Questo Angelo custode (fig. 11) di piacevole fattura è stato impropriamente assegnato ad Agostino Beltrano, mentre Stefano Causa, lo ha collocato, giustamente nell’ambiente artistico ruotante attorno ad Artemisia Gentileschi negli anni durante i quali era impegnata alle tele della Cattedrale del Duomo di Pozzuoli.
Riteniamo che il dipinto possa essere attribuito ad Onofrio Palumbo, collaboratore della pittrice, per raffronti con il collega… che compare nella Natività di collezione privata napoletana, con il personaggio in basso a sinistra nella Madonna della Purità di S. Maria Egiziaca a Pizzofalcone e, per un particolare del volto, con uno degli astanti ai piedi della Crocefissione della chiesa di Santa Maria Apparente.
La tela è definita con una materia pittorica densa, che tende a coagularsi nell’incarnato, distendendosi poi al taglio della luce.
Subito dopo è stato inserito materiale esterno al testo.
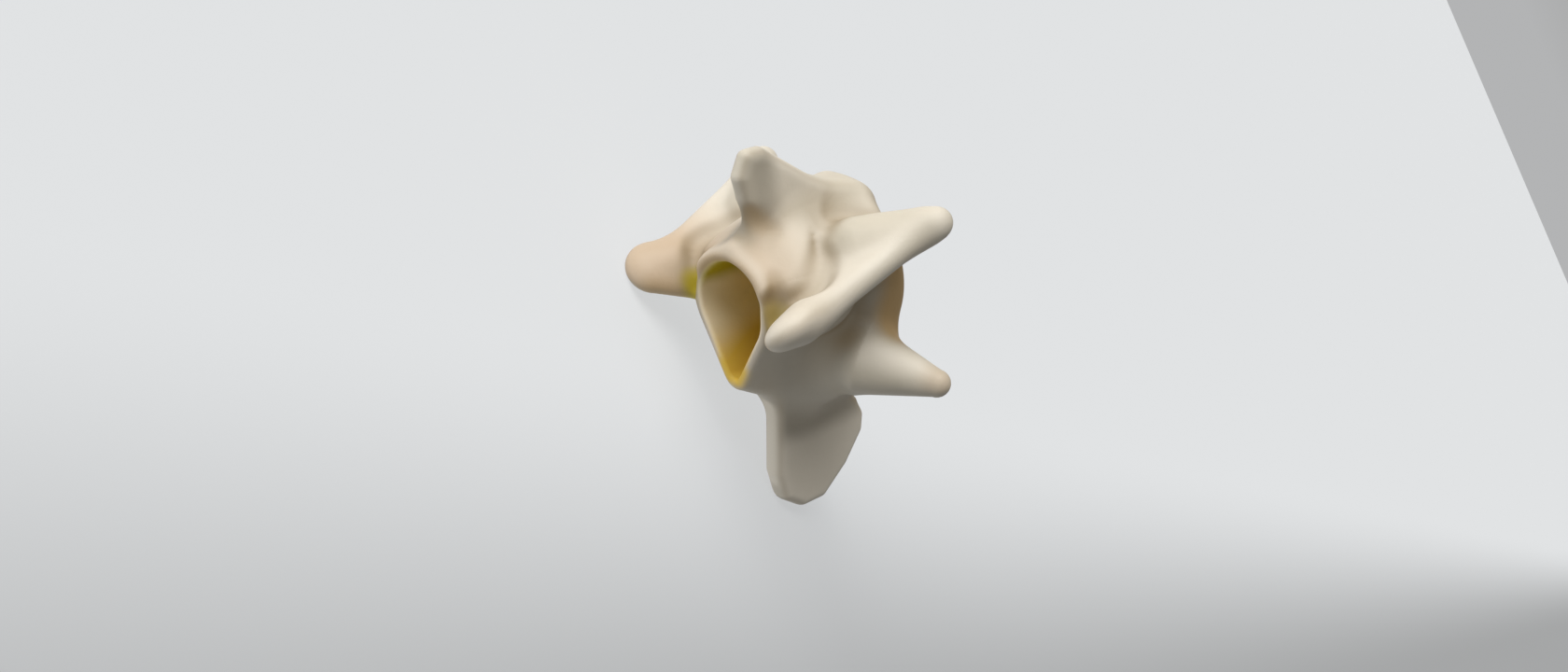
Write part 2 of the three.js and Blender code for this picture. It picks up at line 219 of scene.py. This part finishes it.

Completiamo questa nostra entusiasmante carrellata con un Grande pranzo tra le colonne(fig. 12), firmato per esteso” Francesco Magliuolo”, una importante aggiunta al catalogo di un artista noto solo ai più ferrati napolenatisti, del quale fino ad oggi la critica conosceva soltanto due opere certe: un dipinto di rovine , già in collezione Messinger a Monaco, firmato ed un Cristo e l’adultera, ad ubicazione sconosciuta, commissionatogli nel 1666 da un certo Giuseppe Rodeoro.
Un pittore che un documento reperito dal D’Addosio nell’Archivio storico del Banco di Napoli riferisce fosse capitato tra le grinfie di un mercante d’arte, che lo faceva lavorare “a mesata” sfruttandolo; dalla polizza si evidenzia come il Magliuolo fosse abile nel dipingere le figure oltre che le prospettive architettoniche. Si è ipotizzato da parte dell’Ozzola che possa essere stato allievo del Ghisolfi a Roma, ma al momento gran parte della sua produzione deve ancora essere identificato dalla critica.